Conventional archaeological thought maintains that organized religion—the building of temples and the development of elaborate rituals—was a by-product of human settlement. As humans settled down into agricultural societies, they had enough leisure time to build upon folk religion and to start more ambitious construction projects. Then archaeologists discovered Gobekli Tepe. Located in the Urfa plain of southeast Turkey, near one of the most fought-over regions on Earth, is a temple whose ruins may be the oldest organized place of worship known to man. Gobekli Tepe (“Potbelly Hill,” after the mound it was buried under) was discovered by Klaus Schmidt in the mid-1990s and dates back to as far as 9500 B.C., about 5,000 years before Stonehenge. If accurate, this places it in a time before even pottery was invented in the Fertile Crescent, when people were still living in mostly nomadic cultures. The sites are mainly constructed of Stonehenge-like massive limestone slabs covered in elaborate animal carvings. Nobody knows how they were moved to their present locations.
Schmidt (who died in 2014) and his successor, Lee Clare, believed that the ruins were religious and served as a site for rituals—long before most archaeologists think that fixed, organized religious activity took place—and that they were built by the hunter-gatherer cultures that lived at the time,overturning the conventional timeline of religious evolution. They noted that the sites showed no evidence of habitation and were continuously maintained, with older sites buried and new ones constructed to take their place.
But others have contested this conclusion. Canadian anthropologist E.B. Banning contends that, far from being nomadic, the site served as an early home for some of the first settlers of the region. She points out that the idea of separating religious spaces from more ordinary ones (like homes) is a Western conceit that the ancient Near East did not share at the time. Her paper notes that there is nothing about the characteristics of the structures that explicitly rules them out as being homes and that nearby ruins also share traits that mix “sacred” elements with domestic purposes. Domestic artifacts such as portable mortars and stone bowls could also indicate that people did reside there. And while the inhabitants may not have been full-time farmers yet, sickles and other items found around the site could indicate that they had begun to cultivate plants.
The Ubaid Lizardmen
The Ubaid Lizardmen… mostly found in Tell Al’Ubaid but also in Ur and Eridu. They come from a pre-Sumerian people—the Ubaidians. These hand-sized statuettes usually depict lizard- or snakelike people in various informal poses, such as holding and suckling a baby. Others are portrayed wearing shoulder padding or armor and holding staffs or scepters. It is the elongated heads and almond-shaped eyes that lend the figurines their reptilian appearance, leading many to believe that they depict serpent-related gods. Stranger theories conjure up extraterrestrials or an unknown reptilian race that may or may not still exist, as we have already touched upon.

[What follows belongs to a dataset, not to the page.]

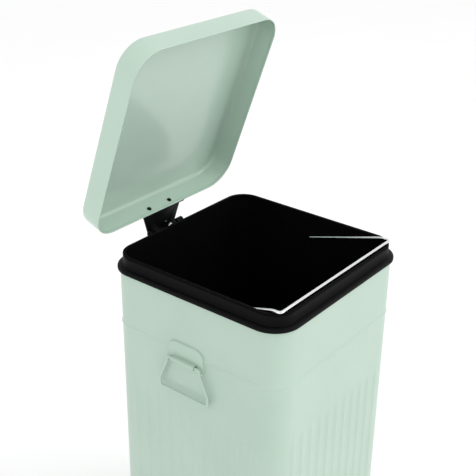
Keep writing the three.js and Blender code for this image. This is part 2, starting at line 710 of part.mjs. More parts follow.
function handlePlate() {
  const { plateHalf: w, plateUp: up, plateDown: down, sheet: t } = handle;
  const crown = 14;
  const foot = 4;
  const shape = new THREE.Shape();
  shape.moveTo(-w + foot, gripZ - down);
  shape.lineTo(w - foot, gripZ - down);
  shape.absarc(w - foot, gripZ - down + foot, foot, -Math.PI / 2, 0);
  shape.absarc(w - crown, gripZ + up - crown, crown, 0, Math.PI / 2);
  shape.absarc(-w + crown, gripZ + up - crown, crown, Math.PI / 2, Math.PI);
  shape.absarc(-w + foot, gripZ - down + foot, foot, Math.PI, 1.5 * Math.PI);
  const plate = stand(shape, plateBack - t, plateBack, 5);
  const half = grip.channelHalf;
  const bulge = barY(bailWire + runningGap + t, -half, half, gripX, gripZ, 16);
  const neck = block(gripX, plateBack - t / 2, -half, half, gripZ - bailWire - 1.5, gripZ + bailWire + 1.5);
  const bore = barY(bailWire + runningGap, -half - 1, half + 1, gripX, gripZ, 12);
  const hollow = block(gripX, plateBack - t, -half - 1, half + 1, gripZ - bailWire - 0.3, gripZ + bailWire + 0.3);
  return carve([plate, bulge, neck], [bore, hollow]);
}

function sideBail() {
  const at = (y, down) => new THREE.Vector3(gripX, y, gripZ - down);
  const end = 0.6; // the wire's two ends meet inside the channel
  const corners = [at(end, 0), at(grip.topHalf, 0), at(grip.topHalf, grip.straight),
    at(grip.bottomHalf, grip.straight + grip.flare), at(grip.bottomHalf, grip.bottom)];
  const mirrored = corners.map((p) => new THREE.Vector3(p.x, -p.y, p.z)).reverse();
  const loop = [...corners, ...mirrored];
  return new BentWire(loop, loop.map(() => grip.corner), 3).solidOf(bailWire, 8);
}

function sideHandle(side, turn) {
  const group = new THREE.Group();
  group.position.set(0, handle.y, 0);
  group.rotation.z = turn;
  group.add(named(`handle_plate_${side}`, handlePlate(), paint));
  group.add(named(`handle_bail_${side}`, sideBail(), paint));
  return group;
}

// ---------- assembly ----------

const bin = new THREE.Group();
bin.add(outerBody(), topCollar(), baseRingMesh(), leverHousing(), basePlateMesh(), ...feet());
bin.add(innerBucket(), bucketBail());
bin.add(lidGroup(), hingeBase(), ...hingeScrews(), damperHousing());
bin.add(pushRod(), rodCover(), ...coverScrews(), rodGuide());
bin.add(pedalGroup(), pivotBracket(), pivotPin(), pinClip());
bin.add(sideHandle('left', 0), sideHandle('right', Math.PI));

export default bin;
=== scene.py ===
# %% [markdown]
# # A square step-on bin, finished in Blender
# The working parts of this bin come from a CAD model: where each piece is, how it turns and what it
# touches is settled there. This lesson adds what a CAD model leaves out: rolled edges, bends with a
# real radius, moulded corners, and paint, plastic, wire and rubber that look like what they are.
# Everything is in metres, +Z up, with the bin's front at -Y and the hinge at +Y.

# %% Load the frame
import math
import bmesh
import bpy
from mathutils import Matrix, Vector


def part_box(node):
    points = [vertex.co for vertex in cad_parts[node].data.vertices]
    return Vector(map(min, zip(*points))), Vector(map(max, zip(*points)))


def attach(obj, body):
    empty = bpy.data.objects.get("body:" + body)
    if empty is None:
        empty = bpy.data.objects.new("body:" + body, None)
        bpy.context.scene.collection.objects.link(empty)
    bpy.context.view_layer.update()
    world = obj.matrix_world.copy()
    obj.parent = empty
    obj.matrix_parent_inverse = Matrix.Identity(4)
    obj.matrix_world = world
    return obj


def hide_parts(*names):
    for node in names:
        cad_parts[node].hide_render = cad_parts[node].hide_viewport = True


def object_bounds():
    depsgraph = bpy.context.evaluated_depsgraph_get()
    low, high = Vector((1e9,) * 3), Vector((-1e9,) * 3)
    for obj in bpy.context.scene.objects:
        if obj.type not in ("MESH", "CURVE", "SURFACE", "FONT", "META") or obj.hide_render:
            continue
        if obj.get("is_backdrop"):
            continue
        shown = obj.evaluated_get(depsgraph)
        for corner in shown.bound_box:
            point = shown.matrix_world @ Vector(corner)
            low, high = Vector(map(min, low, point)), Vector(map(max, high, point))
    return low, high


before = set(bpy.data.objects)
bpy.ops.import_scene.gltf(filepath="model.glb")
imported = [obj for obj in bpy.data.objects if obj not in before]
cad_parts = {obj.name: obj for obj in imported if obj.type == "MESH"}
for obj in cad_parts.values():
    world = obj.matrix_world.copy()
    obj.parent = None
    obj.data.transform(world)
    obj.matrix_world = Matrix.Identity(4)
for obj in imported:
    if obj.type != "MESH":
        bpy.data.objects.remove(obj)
cad_low, cad_high = (Vector(corner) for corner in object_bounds())
MM = 0.001

# %% [markdown]
# ## Sizes taken from the frame
# A size that the frame already holds is read from it, so a changed part moves its finish too.
# The few others are the maker's own: sheet thickness, bend radii, the pitch of the flutes.

# %% Driving sizes
_, ring_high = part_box("top_collar")
body_low, body_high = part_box("outer_body")
bucket_low, bucket_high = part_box("inner_bucket")
flute_depth_in_frame = 2.0 * MM
body_corner_radius = 35.5 * MM
body_half = body_high.x - flute_depth_in_frame
corner_centre = body_half - body_corner_radius
sheet = 0.8 * MM
lip_z = bucket_high.z
print(f"body {body_half / MM:.1f} mm half width, bucket lip at {lip_z / MM:.1f} mm")

# %% [markdown]
# ## Mesh helpers
# Nearly every piece of a pressed or moulded bin is a stack of level outlines, so one loft makes them
# all: each outline has the same number of points, and neighbours are joined by quads. Wires are one
# sweep, turned pieces one lathe, and flat stampings one extrusion whose edges are then rounded.

# %% Turn vertices and faces into a finished object
def make_object(name, verts, faces, sharp=32):
    mesh = bpy.data.meshes.new(name)
    mesh.from_pydata([tuple(v) for v in verts], [], faces)
    mesh.validate()
    bm = bmesh.new()
    bm.from_mesh(mesh)
    bmesh.ops.remove_doubles(bm, verts=bm.verts, dist=1e-7)
    bmesh.ops.recalc_face_normals(bm, faces=bm.faces)
    bm.to_mesh(mesh)
    bm.free()
    for polygon in mesh.polygons:
        polygon.use_smooth = True
    mesh.set_sharp_from_angle(angle=math.radians(sharp))
    obj = bpy.data.objects.new(name, mesh)
    bpy.context.scene.collection.objects.link(obj)
    return obj


def fit_in(obj, body, slot, material, *nodes):
    obj.data.materials.clear()
    obj.data.materials.append(material)
    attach(obj, body)
    if nodes:
        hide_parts(*nodes)
    print(f"{obj.name}: {len(obj.data.polygons)} faces on {body}")
    return obj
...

However, most archaeologists believe that the figures served a more mundane purpose, and some even question whether they depict anything reptilian at all. The Ubaid society was known to practice skull modification—whereby the skull was manipulated from an early age to deform its shape—which would explain the heads. The almond-shaped eyes are a fairly common early stylistic rendering of Asiatic features, and less pronounced examples have earlier been found around the region.
A lack of contextual information surrounding the sites where the figures were unearthed makes it hard to establish their purpose. Many of the figures were found buried with individuals yet also seemed to have held a purpose during the owner’s life. Because not everyone had a figurine, most archaeologists tend to believe that they marked some form of status. Additional clues include the similarity of their features and the general age-group of the figures’ owners (mostly young adults). The owners may have been teachers, shamans, or priests of some kind.